The Stream, June 24, 2021: Excess Animal Waste Pollutes Water In Northern Ireland

YOUR GLOBAL RUNDOWN

  • Experts have advised politicians in Northern Ireland to export more than a third of animal waste amid water and soil quality concerns.
  • The body of an Indigenous land and water activist was found in Mexico almost a month after he disappeared.
  • Some well water customers in Jackson, Mississippi, are still under a boil-water notice while repairs are made to the city’s beleaguered water system.
  • An atmospheric river will bring heavy rainstorms across Australia this week.

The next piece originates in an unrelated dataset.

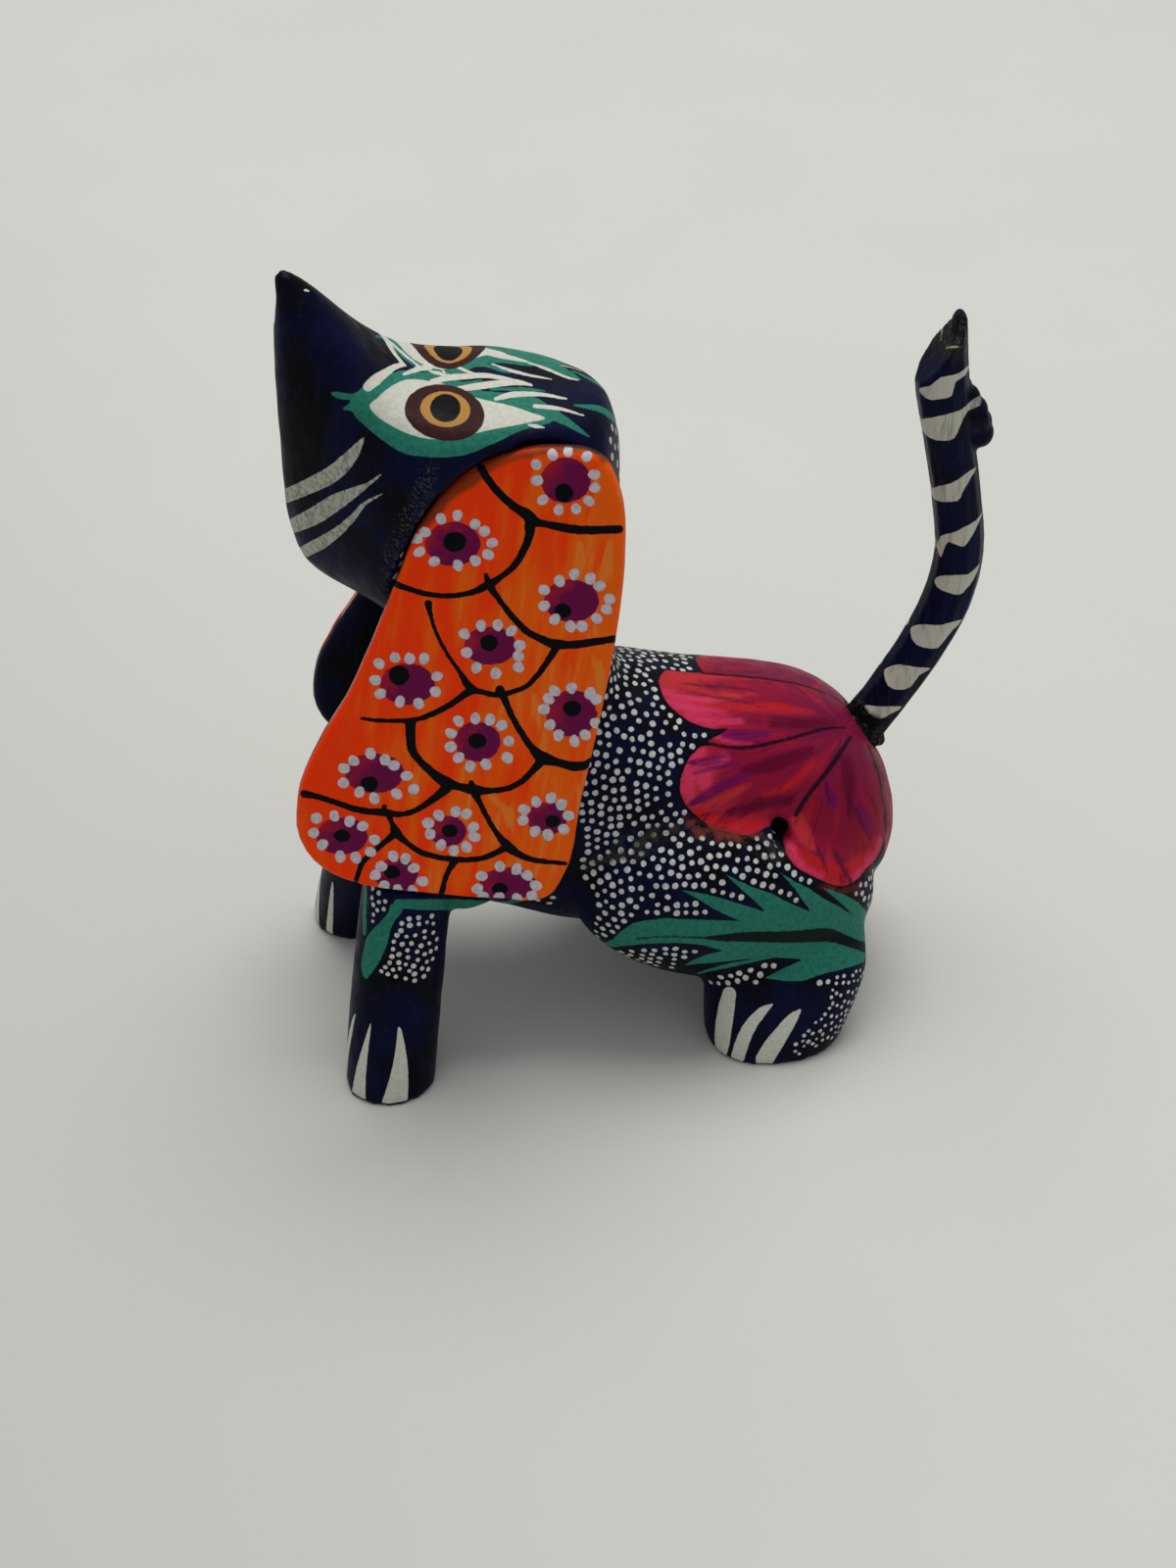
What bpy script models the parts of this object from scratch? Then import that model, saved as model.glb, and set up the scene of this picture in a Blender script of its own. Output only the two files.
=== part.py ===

Almost six dozen villages in northwestern India have been isolated due to heavy rain and flooding.

“My house has been submerged under nine feet of water. All our belongings have been destroyed.” – Sadiq Khan, a resident of Amroha, a city in the Indian state of Uttar Pradesh. Due to heavy rain and rising rivers, around 70 villages in northwestern India have been cut off from their district headquarters. The Hindustan Times reports that while districts have yet to assess the total damage caused by the flooding, it’s clear that large swathes of farmland have been flooded and land near river banks is rapidly eroding.

IN RECENT WATER NEWS

In Case You Missed It:

Hotspots H2O: Longstanding Drought in Iran Begets Farmer Protests, Power Outages, and Widespread Water Rationing – A decades-long drought in one of the warming world’s most arid regions, heightened by what many consider to be governmental mismanagement, has set the state for a severe, dangerously dry 2021.

What’s Up With Water – June 21, 2021 – This week’s episode covers steps taken by leaders of Arab countries on a controversial dam project in the Nile basin, a new study that is sounding the alarm on groundwater depletion in Iran, and drinking water supplies for more than 500,000 Iowa residents are at risk from drought and toxic algal blooms.

Body of Indigenous Land and Water Activist Recovered In Mexico

The body of Indigenous activist Tomás Rojo Valencia was recovered last week in the Mexican border state of Sonora. The Associated Press reports the Indigenous rights leader disappeared on May 27 following protests over gas ducts, water pipelines and railway lines that run across Indigenous territory without much benefit to the Yaqui people. Rojo Valencia was a vocal advocate for the land and water rights of the Yaquis. President Andrés Manuel López Obrador has called the Yaquis Mexico’s most persecuted Indigenous group and has prioritized justice for the community.

  • Why it matters: Indigenous activists are murdered at alarming rates around the world. In 2019, 212 environmental activists were killed, according to data from the advocacy organization Global Witness. Circle of Blue reported earlier this year that Indigenous groups suffer more than others. The Global Witness data found that 40 percent of all victims in 2019 were Indigenous, and more than a third of attacks from 2015 to 2019 targeted Indigenous peoples.

TODAY’S TOP WATER STORIES, TOLD IN NUMBERS

2,000

Around 2,000 well water customers in Jackson, Mississippi are still under a boil-water notice amid ongoing repairs to city water systems, WAPT reports. Work to install a new pump for the TV Road well system will begin next week, restoring water to all well customers in the area, according to Jackson Public Works Director Charles Williams.

35 PERCENT

Advisory bodies have told politicians in Northern Ireland that up to 35 percent of the country’s animal waste may need to be exported to improve water and soil quality, the Guardian reports. Over the past decade, pig and poultry farming in Northern Ireland has created a multimillion-pound industry that has consistently contaminated bodies of water and triggered legal action from environmental groups. A climate bill moved to its second reading last month, setting a 2045 net-zero carbon target for Northern Ireland. The bill has been criticized by farming groups, who claim the target, if enforced, could wipe out half of the country’s livestock farmers.

ON THE RADAR

Severe storms are forecasted across Australia this week. ABC News reports that storms from an atmospheric river are set to develop Thursday through southwest Queensland, central New South Wales and parts of Victoria. Atmospheric rivers are like rivers in the sky that transport mass amounts of water, bringing heavy rain and wind gusts. The storms will deliver much needed precipitation to desert areas of South Australia. But they will miss regions in Gippsland that have been severely flooded over the past two weeks.